-- Problem details --
Repeat the material exactly as it appears.

^^^^^^^^^^^^^^^^

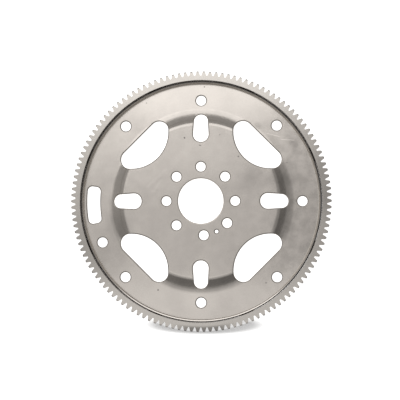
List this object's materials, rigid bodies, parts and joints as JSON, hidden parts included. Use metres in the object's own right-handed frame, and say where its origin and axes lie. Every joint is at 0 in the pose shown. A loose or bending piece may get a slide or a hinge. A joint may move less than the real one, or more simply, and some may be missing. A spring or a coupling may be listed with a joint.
{
  "type": "flexplate",
  "caption": "Pressed steel flexplate with a raised crankshaft plateau, lightening windows, oval holes and a toothed starter ring welded round its upturned rim",
  "frame": {"origin": "On the axis of the bore, in the plane of the underside of the channel, which is the lowest face and the one it rests on.", "axes": "+Z is the axis of the disc and points to the side that the raised plateau stands out on; +Y is the top of the picture; +X is its right. The first crankshaft hole is on +X."},
  "size_m": [0.3344, 0.3344, 0.012],
  "materials": {
    "disc_steel": "satin",
    "ring_steel": "satin",
    "weld_steel": "satin"
  },
  "bodies": {
    "root": {"disc": "disc_steel", "ring_gear": "ring_steel", "weld_stitch_01": "weld_steel", "weld_stitch_02": "weld_steel", "weld_stitch_03": "weld_steel", "weld_stitch_04": "weld_steel", "weld_stitch_05": "weld_steel", "weld_stitch_06": "weld_steel", "weld_stitch_07": "weld_steel", "weld_stitch_08": "weld_steel"}
  },
  "joints": []
}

^^^^^^^^^^^^^^^^

-- Correct response --
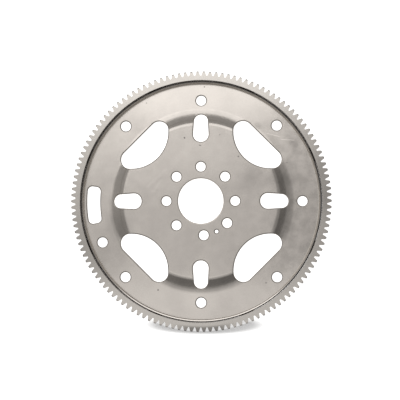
List this object's materials, rigid bodies, parts and joints as JSON, hidden parts included. Use metres in the object's own right-handed frame, and say where its origin and axes lie. Every joint is at 0 in the pose shown. A loose or bending piece may get a slide or a hinge. A joint may move less than the real one, or more simply, and some may be missing. A spring or a coupling may be listed with a joint.
{
  "type": "flexplate",
  "caption": "Pressed steel flexplate with a raised crankshaft plateau, lightening windows, oval holes and a toothed starter ring welded round its upturned rim",
  "frame": {"origin": "On the axis of the bore, in the plane of the underside of the channel, which is the lowest face and the one it rests on.", "axes": "+Z is the axis of the disc and points to the side that the raised plateau stands out on; +Y is the top of the picture; +X is its right. The first crankshaft hole is on +X."},
  "size_m": [0.3344, 0.3344, 0.012],
  "materials": {
    "disc_steel": "satin",
    "ring_steel": "satin",
    "weld_steel": "satin"
  },
  "bodies": {
    "root": {"disc": "disc_steel", "ring_gear": "ring_steel", "weld_stitch_01": "weld_steel", "weld_stitch_02": "weld_steel", "weld_stitch_03": "weld_steel", "weld_stitch_04": "weld_steel", "weld_stitch_05": "weld_steel", "weld_stitch_06": "weld_steel", "weld_stitch_07": "weld_steel", "weld_stitch_08": "weld_steel"}
  },
  "joints": []
}